6th
Praying in the Face of Suffering
I first visited Calcutta in 1993. I came to volunteer with Mother Teresa’s Missionaries of Charity.
The volunteers get started pretty early. Mass is at 6:30 followed by a breakfast of toast and a banana with a cup of chai. Following breakfast everyone jumps on buses or the subway, making their way to the various homes to begin the first shift for the volunteers which starts at 8:00 AM.
In the evening the volunteers are invited to join the Missionaries of Charity again for prayers (actually there are a number of times throughout the day when the sisters pray, but the mass and adoration are open to guests).
during my first few years of visiting Calcutta I actually spent time with Mother Teresa on several occasions—probably 12-15 encounters either one-on-one or introducing a group of friends asking her to share a reflection with us.
What I didn’t know to appreciate then was that whenever she was in town, Mother Teresa would be sitting on the floor at the back of the room every morning for mass and every evening for adoration. I must have gone to mass or prayers more than 50 times with Mother Teresa present. I was just a kid then. Totally unaware of the privilege of the presence of one of the most influential persons in the world among us during those times of reflection. Praying with Mother Teresa… it was crazy.
But what struck me more than the presence of a saint during the mass and other times of prayer was the actual space itself. The chapel is simple and austere. Nothing memorable about it. Non-descript in almost every way. It’s located on the 2nd floor of the convent (affectionately referred to as the “Mother House”) where Mother Teresa and the Missionaries of Charity live. At the front of the room are quite a few windows that remain open to the noise of Lower Circular Road. Blaring horns from taxis and trucks, buses without mufflers revving their dying engines, the restless sounds of people and crowds, the howls and barking of street dogs, and the piercing cackling of crows. You could hardly hear the mass even with the microphone that was amplifying it.
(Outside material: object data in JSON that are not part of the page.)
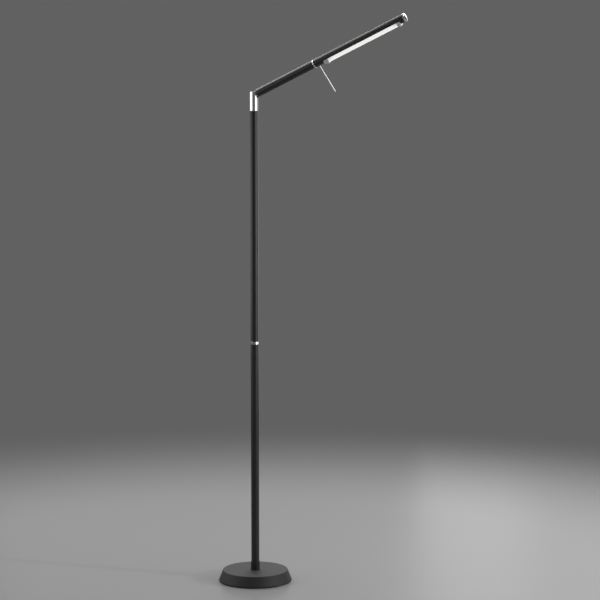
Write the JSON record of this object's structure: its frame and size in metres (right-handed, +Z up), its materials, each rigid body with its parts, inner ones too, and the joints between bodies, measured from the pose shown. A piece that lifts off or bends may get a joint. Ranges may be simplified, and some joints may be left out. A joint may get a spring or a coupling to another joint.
{
  "type": "pharmacy floor lamp",
  "caption": "Slim black floor lamp with a round weighted base, a straight pole, a tilting tube arm with a twisting LED head, an opal light and a thin bright guide rod.",
  "frame": {"origin": "on the floor, in the middle of the underside of the base, under the pole's axis", "axes": "+Z up along the pole, +X the way the arm rises, +Y towards the back of the base with the cord inlet"},
  "size_m": [0.5463, 0.2004, 1.5363],
  "materials": {
    "black_powder_coat": "matt black powder coat with a fine even grain",
    "polished_chrome": "mirror polished chrome plate",
    "satin_nickel": "satin nickel plate",
    "cast_iron": "as cast, lightly oiled",
    "zinc_steel": "bright zinc plate",
    "blackened_steel": "black oxide",
    "black_rubber": "matt, finely grained",
    "black_nylon": "moulded, satin",
    "turned_brass": "turned",
    "washer_fibre": "pressed fibre",
    "driver_case": "moulded, fine spark texture",
    "terminal_plastic": "moulded",
    "lead_sheath": "extruded sheath",
    "aluminium_extrusion": "extruded, clear anodised",
    "board_white": "white solder mask",
    "led_phosphor": "phosphor fill",
    "opal_acrylic": "opal, lit from inside",
    "white_nylon": "moulded, satin"
  },
  "bodies": {
    "stand": {"floor_pad": "black_rubber", "base_plate": "zinc_steel", "plate_screws": "zinc_steel", "base_weight": "cast_iron", "base_cover": "black_powder_coat", "cord_grommet": "black_nylon", "led_driver": "driver_case", "driver_screws": "zinc_steel", "terminal_block": "terminal_plastic", "pole_stud": "zinc_steel", "stud_washer": "zinc_steel", "stud_lock_washer": "zinc_steel", "stud_nut": "zinc_steel", "pole_collar": "black_powder_coat", "collar_screw": "blackened_steel", "lower_tube": "black_powder_coat", "foot_insert": "zinc_steel", "coupling_socket": "zinc_steel", "coupling_nipple": "zinc_steel", "coupling_ring": "polished_chrome", "coupling_plug": "zinc_steel", "upper_tube": "black_powder_coat", "top_insert": "zinc_steel", "swivel_bush": "black_nylon", "pole_lead": "lead_sheath"},
    "fork": {"fork": "polished_chrome", "swivel_washer": "zinc_steel", "swivel_spring_washer": "zinc_steel", "swivel_nut": "zinc_steel", "pivot_screw": "blackened_steel", "fork_lead": "lead_sheath"},
    "arm": {"arm_knuckle": "satin_nickel", "knuckle_screw": "blackened_steel", "pivot_sleeve": "turned_brass", "friction_washers": "washer_fibre", "arm_tube": "black_powder_coat", "arm_end_bush": "black_nylon", "arm_lead": "lead_sheath"},
    "head": {"head_ring": "polished_chrome", "head_spigot": "zinc_steel", "spigot_washer": "zinc_steel", "spigot_clip": "zinc_steel", "head_tube": "black_powder_coat", "guide_rod": "polished_chrome", "led_carrier": "aluminium_extrusion", "led_board": "board_white", "led_chips": "led_phosphor", "board_screws": "zinc_steel", "board_connector": "terminal_plastic", "head_lead": "lead_sheath", "diffuser": "opal_acrylic", "inner_end_block": "white_nylon", "tip_end_block": "white_nylon", "end_cap": "polished_chrome"}
  },
  "joints": [
    {"name": "fork_swivel", "type": "hinge", "parent": "stand", "child": "fork", "pos_m": [0, 0, 1.2873], "axis": [0, 0, 1], "range_deg": [-165, 165]},
    {"name": "arm_tilt", "type": "hinge", "parent": "fork", "child": "arm", "pos_m": [0, 0, 1.3295], "axis": [0, -1, 0], "range_deg": [-29, 66]},
    {"name": "head_twist", "type": "hinge", "parent": "arm", "child": "head", "pos_m": [0.1807, 0, 1.40995], "axis": [0.9135, 0, 0.4067], "range_deg": [-165, 165]}
  ]
}
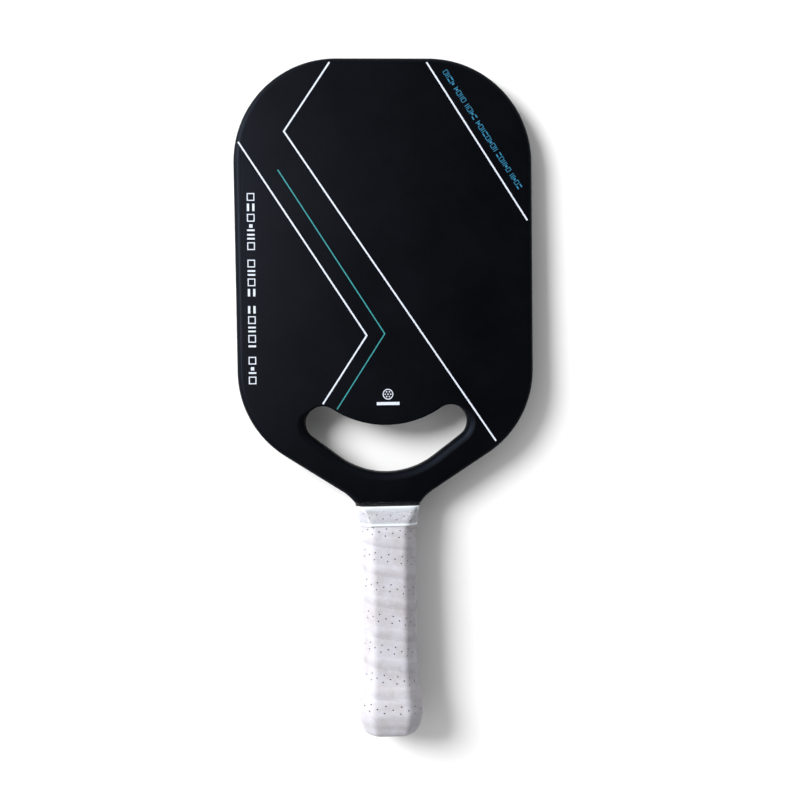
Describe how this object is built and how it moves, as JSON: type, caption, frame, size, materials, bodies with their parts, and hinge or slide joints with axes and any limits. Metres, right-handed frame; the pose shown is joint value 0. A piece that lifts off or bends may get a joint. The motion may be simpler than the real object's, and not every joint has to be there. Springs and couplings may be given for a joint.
{
  "type": "pickleball paddle",
  "caption": "Flat carbon-skinned racket with a rounded square head, a smile-shaped throat opening and a wrapped octagonal handle with a flared butt.",
  "frame": {"origin": "centre of the butt cap's flat end, in the paddle's mid-plane", "axes": "+Y from the butt towards the tip of the head, +Z out of the front face, +X across the head; the paddle lies flat"},
  "size_m": [0.183, 0.4187, 0.0346],
  "materials": {
    "carbon_face": "matte peel-ply carbon fibre laminate",
    "carbon_edge": "satin moulded carbon laminate",
    "adhesive": "cured film adhesive",
    "foam": "rigid closed-cell foam",
    "honeycomb": "polypropylene honeycomb",
    "pallet": "moulded polyurethane foam",
    "cap": "moulded ABS, fine satin",
    "cushion": "polyurethane cushion on felt",
    "overgrip": "tacky perforated polyurethane",
    "film": "clear glossy finishing tape"
  },
  "bodies": {
    "root": {"front_face": "carbon_face", "back_face": "carbon_face", "front_film_adhesive": "adhesive", "back_film_adhesive": "adhesive", "edge_wall": "carbon_edge", "throat_liner": "carbon_edge", "perimeter_foam": "foam", "throat_foam": "foam", "handle_core": "foam", "honeycomb_core": "honeycomb", "handle_pallet_front": "pallet", "handle_pallet_back": "pallet", "butt_cap": "cap", "base_grip": "cushion", "overgrip": "overgrip", "finishing_film": "film"}
  },
  "joints": []
}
Whenever I’d bring a group of friends to Calcutta I’d make sure their very first stop in the city was Mother Teresa’s home. Now the resting place where her tomb is located. We’d sit in prayer either in the chapel or around her tomb in silence and reflection.
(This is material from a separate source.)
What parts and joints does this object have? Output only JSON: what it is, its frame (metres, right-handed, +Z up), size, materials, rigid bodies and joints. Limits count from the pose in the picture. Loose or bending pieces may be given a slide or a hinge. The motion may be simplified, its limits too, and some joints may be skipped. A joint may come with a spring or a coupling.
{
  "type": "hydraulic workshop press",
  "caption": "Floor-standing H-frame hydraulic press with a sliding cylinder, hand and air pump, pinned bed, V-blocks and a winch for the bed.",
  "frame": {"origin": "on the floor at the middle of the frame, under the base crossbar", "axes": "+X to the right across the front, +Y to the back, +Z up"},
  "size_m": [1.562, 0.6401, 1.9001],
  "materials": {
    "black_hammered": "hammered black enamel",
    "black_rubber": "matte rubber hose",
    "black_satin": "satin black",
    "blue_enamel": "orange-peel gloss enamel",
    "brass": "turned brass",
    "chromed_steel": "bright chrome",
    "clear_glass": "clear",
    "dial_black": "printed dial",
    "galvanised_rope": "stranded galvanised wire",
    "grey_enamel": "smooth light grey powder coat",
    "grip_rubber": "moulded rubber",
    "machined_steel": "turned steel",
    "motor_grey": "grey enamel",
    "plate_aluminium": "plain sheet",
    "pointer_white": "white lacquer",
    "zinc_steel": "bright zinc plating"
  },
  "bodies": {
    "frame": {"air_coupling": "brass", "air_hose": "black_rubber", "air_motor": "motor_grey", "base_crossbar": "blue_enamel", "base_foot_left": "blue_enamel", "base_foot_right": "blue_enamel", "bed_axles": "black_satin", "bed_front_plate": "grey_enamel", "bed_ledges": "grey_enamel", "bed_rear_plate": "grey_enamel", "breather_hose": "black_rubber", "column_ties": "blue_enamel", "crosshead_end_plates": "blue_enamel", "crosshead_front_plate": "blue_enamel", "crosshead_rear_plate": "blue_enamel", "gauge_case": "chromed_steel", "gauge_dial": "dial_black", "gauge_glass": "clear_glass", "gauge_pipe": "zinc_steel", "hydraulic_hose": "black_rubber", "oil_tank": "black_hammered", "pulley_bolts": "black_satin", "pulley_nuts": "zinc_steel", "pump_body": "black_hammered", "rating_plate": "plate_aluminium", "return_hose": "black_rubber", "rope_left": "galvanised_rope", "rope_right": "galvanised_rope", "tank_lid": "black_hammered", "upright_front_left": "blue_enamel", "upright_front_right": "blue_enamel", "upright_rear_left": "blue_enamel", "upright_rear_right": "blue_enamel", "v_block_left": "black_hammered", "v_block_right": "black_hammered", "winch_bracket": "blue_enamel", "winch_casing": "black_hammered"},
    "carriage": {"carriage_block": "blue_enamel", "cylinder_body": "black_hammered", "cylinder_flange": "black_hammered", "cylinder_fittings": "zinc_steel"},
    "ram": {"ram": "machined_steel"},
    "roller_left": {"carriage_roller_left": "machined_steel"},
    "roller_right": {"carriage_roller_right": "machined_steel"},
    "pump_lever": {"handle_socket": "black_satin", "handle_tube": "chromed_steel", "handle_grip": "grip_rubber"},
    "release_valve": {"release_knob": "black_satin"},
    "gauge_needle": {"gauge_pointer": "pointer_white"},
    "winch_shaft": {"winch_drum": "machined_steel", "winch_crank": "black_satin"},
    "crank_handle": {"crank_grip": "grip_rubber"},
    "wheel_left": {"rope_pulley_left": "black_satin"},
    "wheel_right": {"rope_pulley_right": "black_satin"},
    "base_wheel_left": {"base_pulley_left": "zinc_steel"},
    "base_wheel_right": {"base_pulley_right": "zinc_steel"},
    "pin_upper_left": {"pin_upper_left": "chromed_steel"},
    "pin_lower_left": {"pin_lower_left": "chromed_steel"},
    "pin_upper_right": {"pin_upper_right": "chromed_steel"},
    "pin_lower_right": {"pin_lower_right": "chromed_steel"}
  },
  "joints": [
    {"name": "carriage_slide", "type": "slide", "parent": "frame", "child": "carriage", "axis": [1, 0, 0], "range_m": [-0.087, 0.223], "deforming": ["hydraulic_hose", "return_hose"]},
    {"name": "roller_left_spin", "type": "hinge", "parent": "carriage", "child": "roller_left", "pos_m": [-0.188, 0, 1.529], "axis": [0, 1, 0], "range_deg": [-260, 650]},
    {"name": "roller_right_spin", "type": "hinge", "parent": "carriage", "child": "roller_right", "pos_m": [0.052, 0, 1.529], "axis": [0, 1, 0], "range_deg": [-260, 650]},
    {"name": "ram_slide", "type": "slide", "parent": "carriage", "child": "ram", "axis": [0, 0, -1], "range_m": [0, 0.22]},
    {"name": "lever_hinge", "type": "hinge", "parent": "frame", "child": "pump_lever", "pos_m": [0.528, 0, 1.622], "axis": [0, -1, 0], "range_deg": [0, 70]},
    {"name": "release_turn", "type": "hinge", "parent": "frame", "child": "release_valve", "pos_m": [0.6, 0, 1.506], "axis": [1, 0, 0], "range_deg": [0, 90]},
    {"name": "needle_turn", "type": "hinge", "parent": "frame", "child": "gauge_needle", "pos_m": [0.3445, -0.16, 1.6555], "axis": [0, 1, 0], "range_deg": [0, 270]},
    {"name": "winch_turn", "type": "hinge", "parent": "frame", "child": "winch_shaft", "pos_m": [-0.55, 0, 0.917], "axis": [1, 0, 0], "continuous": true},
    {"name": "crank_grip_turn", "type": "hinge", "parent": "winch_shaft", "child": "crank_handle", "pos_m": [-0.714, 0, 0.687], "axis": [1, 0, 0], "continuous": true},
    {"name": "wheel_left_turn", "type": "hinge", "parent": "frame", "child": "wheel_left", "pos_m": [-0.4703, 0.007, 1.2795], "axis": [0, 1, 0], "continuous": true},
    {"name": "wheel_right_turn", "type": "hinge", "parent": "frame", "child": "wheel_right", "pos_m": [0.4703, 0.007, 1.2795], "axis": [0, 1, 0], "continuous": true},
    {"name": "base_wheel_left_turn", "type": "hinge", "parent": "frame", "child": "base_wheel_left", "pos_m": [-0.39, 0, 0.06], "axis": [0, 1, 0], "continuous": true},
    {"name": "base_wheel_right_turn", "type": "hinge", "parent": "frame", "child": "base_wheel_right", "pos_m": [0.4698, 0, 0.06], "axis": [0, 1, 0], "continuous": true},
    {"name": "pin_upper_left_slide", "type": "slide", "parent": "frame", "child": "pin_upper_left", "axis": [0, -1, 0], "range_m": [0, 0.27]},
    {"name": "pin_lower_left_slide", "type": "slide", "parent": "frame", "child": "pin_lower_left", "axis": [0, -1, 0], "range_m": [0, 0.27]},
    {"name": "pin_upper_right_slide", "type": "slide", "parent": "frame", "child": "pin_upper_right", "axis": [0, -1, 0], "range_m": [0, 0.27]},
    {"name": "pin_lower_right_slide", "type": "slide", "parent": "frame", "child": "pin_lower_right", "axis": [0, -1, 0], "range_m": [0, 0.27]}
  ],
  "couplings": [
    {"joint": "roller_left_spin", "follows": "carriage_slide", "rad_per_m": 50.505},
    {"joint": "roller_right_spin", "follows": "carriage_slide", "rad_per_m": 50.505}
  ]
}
After making another stop or two, I’d bring the group to the large Assemblies of God church on Park Street. The church is a sight to behold. Made of marble and protected by an 8-foot iron gate, we were often lucky enough to convince the security guard that we were Christians visiting the city and would like to visit the sanctuary for a time of prayer and reflection. We’d usually get accosted a few times as we’d make our way from the street to the auditorium, hassled by church staff wondering what we wanted, but finally, in an air-conditioned and carpeted place of worship (complete with state of the art Bose speakers), it wouldn’t take long to feel “at home.”
I like to compare and contrast the big marble evangelical church with the small and simple place where Mother Teresa used to pray.
Rather than turning down the intrusive sounds of the world, Mother faced it in her times of prayers. Calcutta in all of its blaring assault, was the sound-track, the background noise, to her contemplative exploration of God’s heart.
It’s sort of confusing to me that in my faith tradition we’ve gotten so far from the reality and the needs of the world. That in my religious up-brining we protected ourselves from the grace of interuptibility. That the churches I’ve gone to seem to worship in sound-proof spaces that rarely allow for the voices of the so-called voiceless to guide how we seek and discover God.
Oh yeah, and the AOG sponsored phone-booth-sized (literally, hardly big enough for 2 people to stand inside) feeding distribution center across the street from that big marble church also throws me. And I’m sure the 100+ people who wait in line for a bowl or rice and dahl as they gaze upon our insulated and isolated place of worship—protecting Jesus from the riff-raff.